Geheimdienstchefs fordern mehr Befugnisse für Sicherheitsbehörden

AFP
BERLIN
Veröffentlicht 05.10.2017 00:00
Aktualisiert 05.10.2017 16:13
DPA

Die Chefs der deutschen Geheimdienste haben ihre erste öffentliche Anhörung im Bundestag für einen Ruf nach mehr Befugnissen und einer besseren Ausstattung genutzt. Inhaltlich brachte die Befragung durch das für die Geheimdienstkontrolle zuständige Parlamentarische Kontrollgremium (PKGr) kaum neue Erkenntnisse. Immer wenn es konkret geworden sei, seien die Antworten "sehr einsilbig und unergiebig" ausgefallen, kritisierte der Grünen-Politiker Hans-Christian Ströbele nach der Sitzung.

Die Geheimdienste benötigten "einen vollen Werkzeugkasten, mit dem wir in der Lage sind, die Probleme von heute zu lösen", sagte der Chef des Bundesamtes für Verfassungsschutz (BfV), Hans-Georg Maaßen. Vor allem das Spannungsverhältnis zwischen Datenschutz und Sicherheit dürfe "nicht statisch und schon gar nicht dogmatisch" gesehen werden.

Gefragt nach seiner Wunschliste nannte Maaßen unter anderem einen besseren Zugriff auf die Kommunikationsdaten von Messenger-Diensten wie WhatsApp. Außerdem hätte der Verfassungsschutzchef gerne, dass die Geheimdienste "die gesamte Telefonkommunikation" von der Daesh-Hochburg Raka nach Deutschland überwachen könnten.

Die Sicherheitslage sei heute "wesentlich komplexer" als noch vor einigen Jahrzehnten, sagte Maaßen. Die "größte Bedrohung" sei dabei der Terrorismus. Außerdem sei ein Anstieg von gewaltbereitem Rechts- und Linksextremismus sowie der Cyberspionage zu verzeichnen.

Auch der Chef des Bundesnachrichtendienstes (BND), Bruno Kahl, verwies darauf, dass die deutschen Geheimdienste "aktuell vor großen Herausforderungen, wenn nicht vor den größten Herausforderungen der letzten Jahrzehnte" stünden. Kahl nannte dabei vor allem die sich immer schneller verändernden technischen Möglichkeiten durch die Digitalisierung.

"Wir müssen aufpassen, dass wir als Dienste mit dieser Entwicklung Schritt halten", mahnte der BND-Chef.
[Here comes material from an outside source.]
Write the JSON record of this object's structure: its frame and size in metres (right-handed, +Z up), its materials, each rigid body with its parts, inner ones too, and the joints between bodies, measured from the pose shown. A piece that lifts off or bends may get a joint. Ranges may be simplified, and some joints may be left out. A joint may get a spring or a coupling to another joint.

Maaßen und Kahl sprachen sich für offensive Cyberfähigkeiten der Geheimdienste aus, um etwa vor einer befürchteten Attacke einen verdächtigen Server ausschalten zu können.

Der Bundestag hatte vergangenen Oktober beschlossen, dass das für Geheimdienstkontrolle zuständige PKGr einmal jährlich eine öffentliche Anhörung veranstaltet. Neben Kahl und Maaßen befragten die Abgeordneten am Donnerstag auch den Leiter des Militärischem Abschirmdienstes (MAD), Christof Gramm.
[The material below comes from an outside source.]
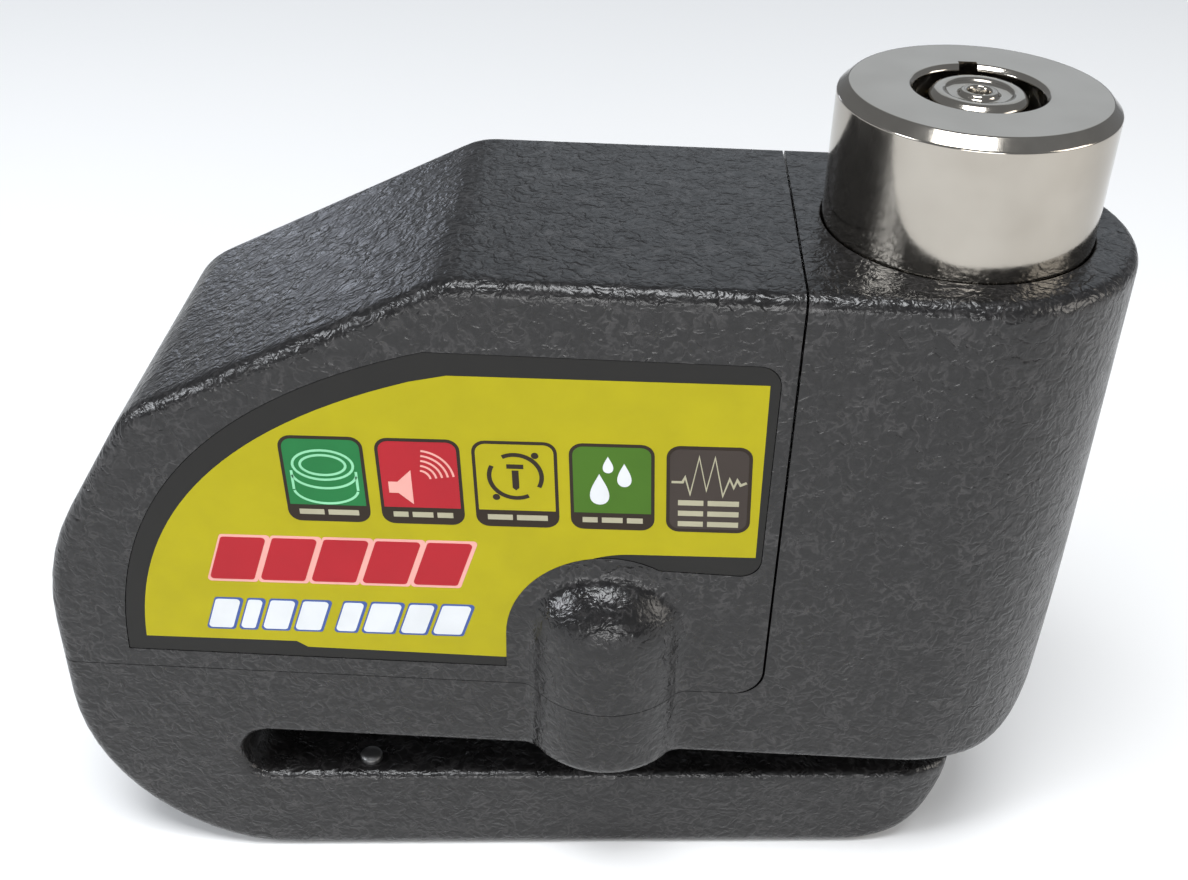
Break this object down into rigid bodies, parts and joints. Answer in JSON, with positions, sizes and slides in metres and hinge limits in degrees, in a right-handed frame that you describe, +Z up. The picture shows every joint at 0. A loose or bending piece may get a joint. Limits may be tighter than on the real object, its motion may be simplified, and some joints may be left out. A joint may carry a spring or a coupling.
{
  "type": "disc brake lock",
  "caption": "Motorcycle disc brake lock with an alarm: slotted die-cast body, screwed-on siren cover, and a push barrel that drives a locking pin across the slot.",
  "frame": {"origin": "middle of the footprint, on the surface the lower jaw stands on", "axes": "+X along the lock towards the barrel, +Y from the label face to the back, +Z up along the barrel"},
  "size_m": [0.1038, 0.0376, 0.0855],
  "materials": {
    "hammered_paint": "charcoal hammered paint over die-cast zinc, glossy",
    "polished_steel": "polished and chromed",
    "steel": "plain bright steel",
    "hardened_steel": "hardened and ground",
    "brass": "plain brass",
    "copper": "enamelled copper winding",
    "rubber": "moulded black rubber",
    "black_plastic": "moulded black plastic",
    "board_laminate": "green solder mask",
    "ceramic": "off-white, semi-matt",
    "label_film": "printed film, satin"
  },
  "bodies": {
    "root": {"main_body": "hammered_paint", "alarm_cover": "hammered_paint", "label_sticker": "label_film", "cover_screw": "steel", "barrel_spring": "steel", "slot_stud": "steel", "shock_sensor": "steel", "board_screw_1": "steel", "board_screw_2": "steel", "battery_1": "steel", "battery_2": "steel", "battery_3": "steel", "battery_4": "steel", "battery_5": "steel", "battery_6": "steel", "guide_rod": "hardened_steel", "roof_bush": "hardened_steel", "jaw_bush": "hardened_steel", "contact_spring_1": "brass", "contact_spring_2": "brass", "contact_bridge": "brass", "cover_gasket": "rubber", "screw_seal": "rubber", "barrel_seal": "rubber", "siren_ring": "rubber", "controller_chip": "black_plastic", "capacitor": "black_plastic", "siren_cup": "black_plastic", "siren_membrane": "black_plastic", "battery_holder": "black_plastic", "switch_body": "black_plastic", "circuit_board": "board_laminate", "inductor": "copper", "piezo_disc": "ceramic"},
    "barrel": {"lock_barrel": "polished_steel", "lock_sleeve": "steel", "plug_retainer": "steel", "bolt_carrier": "steel", "carrier_screw_1": "steel", "carrier_screw_2": "steel", "latch_spring": "steel", "lock_pin": "hardened_steel", "pin_dowel": "hardened_steel"},
    "plug": {"plug_spindle": "polished_steel", "tumbler_pin_1": "brass", "tumbler_pin_2": "brass", "tumbler_pin_3": "brass", "tumbler_pin_4": "brass", "tumbler_pin_5": "brass", "tumbler_pin_6": "brass", "tumbler_pin_7": "brass"},
    "bolt": {"latch_bolt": "hardened_steel"},
    "plunger": {"switch_plunger": "ceramic"}
  },
  "joints": [
    {"name": "barrel_slide", "type": "slide", "parent": "root", "child": "barrel", "axis": [0, 0, -1], "range_m": [0, 0.012], "stiffness_N_per_m": 500, "springref_m": -0.02, "deforming": ["barrel_spring"]},
    {"name": "plug_turn", "type": "hinge", "parent": "barrel", "child": "plug", "pos_m": [0.0352, 0.0021, 0.07], "axis": [0, 0, 1], "range_deg": [0, 90]},
    {"name": "bolt_slide", "type": "slide", "parent": "barrel", "child": "bolt", "axis": [1, 0, 0], "range_m": [0, 0.0019]},
    {"name": "plunger_slide", "type": "slide", "parent": "root", "child": "plunger", "axis": [-1, 0, 0], "range_m": [0, 0.00121]}
  ],
  "couplings": [
    {"joint": "plug_turn", "follows": "bolt_slide", "rad_per_m": 826.73},
    {"joint": "plunger_slide", "follows": "barrel_slide", "ratio": 0.1}
  ]
}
Der Linken-Politiker und stellvertretende PKGr-Vorsitzende André Hahn beklagte nach der Sitzung, dass sich die Geheimdienstchefs nicht für die "Pannen und Skandale der letzten Jahre" entschuldigt hätten. "Das war eine vertane Chance", sagte er. Auch Hahn kritisierte, dass die Antworten meist im Ungefähren blieben - was allerdings nicht zuletzt der Geheimhaltungspflicht für vertrauliche Vorgänge geschuldet war.

Bei Fragen zur vom Verfassungsschutz lange übersehenen Mordserie des rechtsextremen NSU verwies Maaßen vor allem auf den verbesserten Informationsaustausch, mit dem derartige Geschehnisse künftig verhindert werden sollen. Zur Spähaffäre um den US-Geheimdienst NSA erklärte Kahl, dass sein Haus gerade die jüngste BND-Reform umsetze und die Abschöpfung von Kommunikationsdaten nun "sehr viel genauer" steuere.

MAD-Chef Gramm musste sich vor dem Hintergrund des Falls Franco A. derweil insbesondere zum Rechtsextremismus in der Bundeswehr äußern. Der Ende April festgenommene Bundeswehr-Offizier hatte ein Doppelleben als syrischer Flüchtling geführt und soll gemeinsam mit Komplizen einen rechtsextremen Anschlag geplant haben.

Nach Bekanntwerden der Affäre habe es aufgrund vermehrter Meldungen zwar einen "massiven Anstieg" bei Verdachtsfällen im Bereich des Rechtsextremismus gegeben, sagte Gramm. Die Zahl der erkannten Extremisten liege aber weiter auf dem Niveau der Vorjahre. Ein "Hort des Rechtsextremismus" sei die Bundeswehr keineswegs, betonte er.